- Festival premiere poster
- German: Das Licht
- Directed by: Tom Tykwer
- Screenplay by: Tom Tykwer
- Produced by: Uwe Schott
- Starring: Lars Eidinger; Nicolette Krebitz; Elke Biesendorfer; Julius Gause; Elyas Eldridge; Tala Al Deen; Şiir Eloğlu;
- Cinematography: Christian Almesberger
- Edited by: Jasper Brandt
- Music by: Johnny Klimek
- Production companies: X Filme Creative Pool; ZDF; ARP Sélection; Gretchenfilm; B.A. Produktion GmbH,; Gold Rush Pictures (UK);
- Distributed by: X Verleih AG [de] (through Warner Bros.)
- Release dates: 13 February 2025 (Berlinale); 20 March 2025 (Germany);
- Running time: 162 minutes
- Countries: Germany; France;
- Language: German

= The Light (2025 film) =

2025 film directed by Tom Tykwer

The Light (Das Licht) is a 2025 drama film written and directed by Tom Tykwer and starring Lars Eidinger and Nicolette Krebitz.

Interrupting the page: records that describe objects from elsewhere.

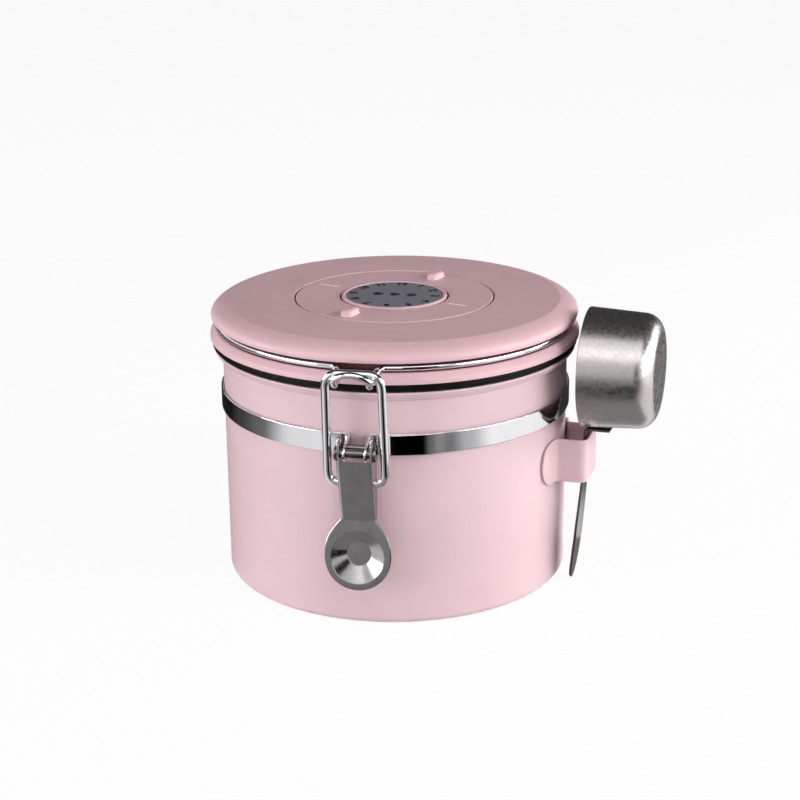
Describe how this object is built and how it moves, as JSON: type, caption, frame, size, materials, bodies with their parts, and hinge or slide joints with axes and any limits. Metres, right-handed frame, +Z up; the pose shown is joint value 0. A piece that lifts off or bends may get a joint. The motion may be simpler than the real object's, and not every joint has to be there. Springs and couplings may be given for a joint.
{
  "type": "coffee canister",
  "caption": "Round coated-steel coffee canister with a wire-bail lid, toggle latch, month dial, degassing valve and a scoop held on its side.",
  "frame": {"origin": "middle of the canister's flat base, on the plane it stands on", "axes": "+Z up along the can's axis, -Y out through the toggle latch (the front), +Y out through the lid's hinge, +X towards the scoop's side"},
  "size_m": [0.1661, 0.1536, 0.1042],
  "materials": {
    "coated_pink": "fine powder coat, satin",
    "plastic_pink": "matt moulded plastic",
    "label_grey": "satin printed face",
    "seal_black": "smooth silicone",
    "bright_steel": "polished stainless steel",
    "satin_steel": "satin stainless steel",
    "brushed_steel": "brushed stainless steel",
    "valve_white": "plain moulded plastic",
    "filter_felt": "pressed felt"
  },
  "bodies": {
    "canister": {"canister_body": "coated_pink", "strap": "bright_steel", "strap_tab": "bright_steel", "clamp_pin": "satin_steel", "lever_pin": "satin_steel", "hinge_bracket": "bright_steel", "scoop_holder": "coated_pink"},
    "bail": {"lid_wire": "bright_steel"},
    "lid": {"lid_cap": "plastic_pink", "lid_base": "plastic_pink", "gasket": "seal_black", "month_bezel": "plastic_pink", "month_label": "label_grey", "dial_screw": "bright_steel", "valve_housing": "valve_white", "valve_flap": "seal_black", "filter_pad": "filter_felt", "filter_cover": "valve_white"},
    "dial": {"dial_ring": "plastic_pink"},
    "lever": {"latch_lever": "satin_steel"},
    "link": {"latch_link": "bright_steel"},
    "scoop": {"scoop_cup": "brushed_steel", "scoop_handle": "brushed_steel"}
  },
  "joints": [
    {"name": "lid_hinge", "type": "hinge", "parent": "canister", "child": "bail", "pos_m": [0, 0.071, 0.08], "axis": [-1, 0, 0], "range_deg": [0, 105]},
    {"name": "lid_turn", "type": "hinge", "parent": "bail", "child": "lid", "pos_m": [0, 0, 0.0926], "axis": [0, 0, 1], "continuous": true},
    {"name": "dial_turn", "type": "hinge", "parent": "lid", "child": "dial", "pos_m": [0, 0, 0.102], "axis": [0, 0, 1], "continuous": true},
    {"name": "latch_swing", "type": "hinge", "parent": "canister", "child": "lever", "pos_m": [0, -0.0712, 0.066], "axis": [-1, 0, 0], "range_deg": [0, 100]},
    {"name": "link_swing", "type": "hinge", "parent": "lever", "child": "link", "pos_m": [0, -0.07, 0.0551], "axis": [-1, 0, 0], "range_deg": [-75, 0]},
    {"name": "scoop_lift", "type": "slide", "parent": "canister", "child": "scoop", "axis": [0.0064, 0.0607, 0.9981], "range_m": [0, 0.058]}
  ],
  "couplings": [
    {"joint": "link_swing", "follows": "latch_swing", "ratio": -0.75}
  ]
}
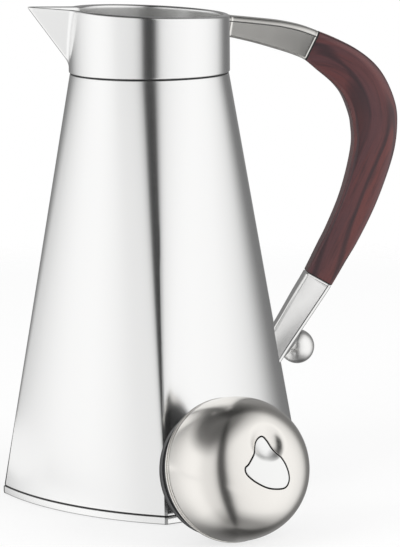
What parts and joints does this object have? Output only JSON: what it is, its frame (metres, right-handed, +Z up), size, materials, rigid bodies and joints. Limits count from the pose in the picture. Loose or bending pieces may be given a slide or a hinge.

The film depicts the everyday life of a middle-class family in a world that has become unstable. The German-French co-production also have Elke Biesendorfer, Julius Gause and Elyas Eldridge in pivotal roles. The film premiered at the 75th Berlin International Film Festival in Special Gala section on 13 February 2025. It was released on 20 March 2025 in German theatres by X Verleih.

==Synopsis==

Tim and Milena share a household with their twins, Frieda and Jon, along with Milena's son, Dio. Living under one roof, the family exists more as individuals than as a family, bound by little more than circumstance. Their fragile life is disrupted when Farrah, a mysterious housekeeper from Syria, enters their lives. Her presence challenges the Engels in unexpected ways, uncovering long-buried emotions and hidden truths. However, Farrah has her own secret agenda, one that promises to reshape the family's existence forever.

==Cast==
- Lars Eidinger as Tim Engels
- Nicolette Krebitz as Milena Engels
- Elke Biesendorfer as Frieda Engels
- Julius Gause as Jon Engels
- Elyas Eldridge as Dio
- Tala Al Deen as Farrah
- Max Kruk as Jan Wozniak
- Daniel Grave as Josef
- Ruby M. Lichtenberg as Zazie
- Anna Shirin Habedank as Elsa
- Şiir Eloğlu as Doctor Scholl

==Production==

Principal photography began on 25 September 2023 on locations in Berlin, Cologne, and Nairobi. Filming ended on 16 December 2023 with filming locations in the regions of Germany as Berlin, North Rhine-Westphalia, and Kenya.

==Release==

The Light had its world premiere on 13 February 2025, as part of the 75th Berlin International Film Festival, in Special Gala as opening film. In cooperation with X Verleih, the film was transmitted in seven cities across Germany on the occasion of the 75th anniversary of the festival.

It was released theatrically on 20 March 2025 in Germany by X Verleih and distributed by Warner Bros. The world distribution of the film is handled by Beta Film.